Fractional quantum Hall states of dipolar gases in Chern bands

Abstract

We study fermions and hard-core bosons with long-range dipolar interactions at fractional fillings in a topological checkerboard lattice with short-range hoppings up to next-next-nearest neighbors [T. Neupert, L. Santos, C. Chamon, and C. Mudry, Phys. Rev. Lett. 106, 236804 (2011)]. We consider the case that the dipoles are aligned in the perpendicular direction by an external field without the complication of anisotropic interaction.

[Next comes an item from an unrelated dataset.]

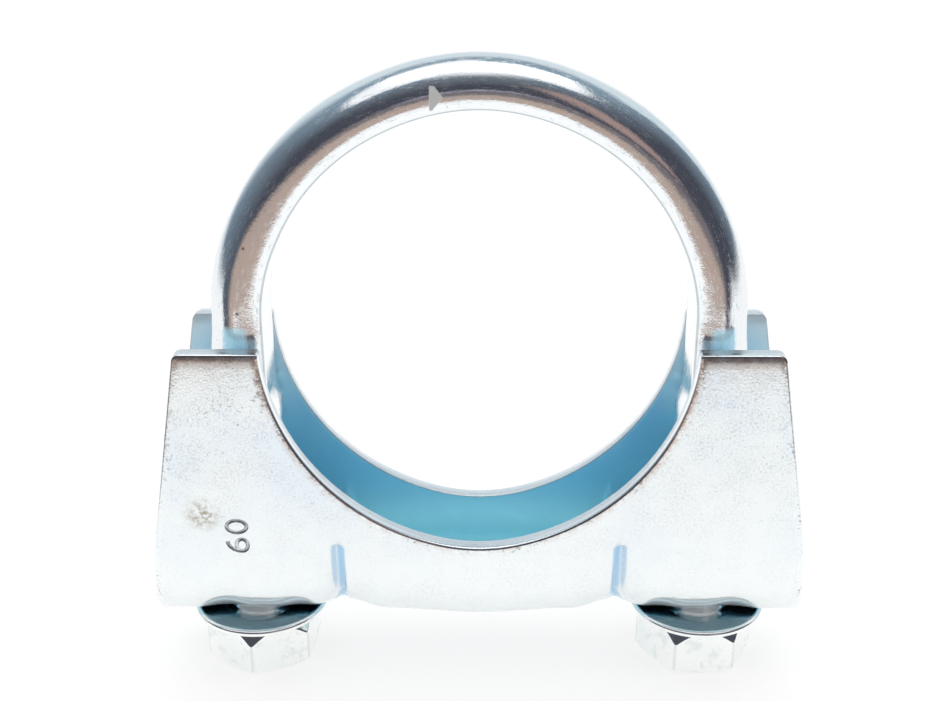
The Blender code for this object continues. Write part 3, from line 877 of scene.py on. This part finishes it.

Using exact diagonalization, we find clear signatures of fractional quantum Hall (FQH) states at filling factors 1/3 and 1/5 for fermions (1/2 and 1/4 for bosons) in the lowest Chern band with a robust spectrum gap at moderate dipolar interaction strength. The robustness of these FQH states against a long-range interaction tail and band flatness is investigated. When the dipolar interaction decreases, the fermionic FQH states turn into normal states, and the bosonic 1/4 FQH state turns into a superfluid state. The bosonic 1/2 FQH state survives even in the absence of the dipolar interaction, but vanishes when the hard core becomes a soft core with a critical on-site repulsion. In the thin torus limit, the static density structure factors indicate that the FQH state turns into a commensurate charge density wave state.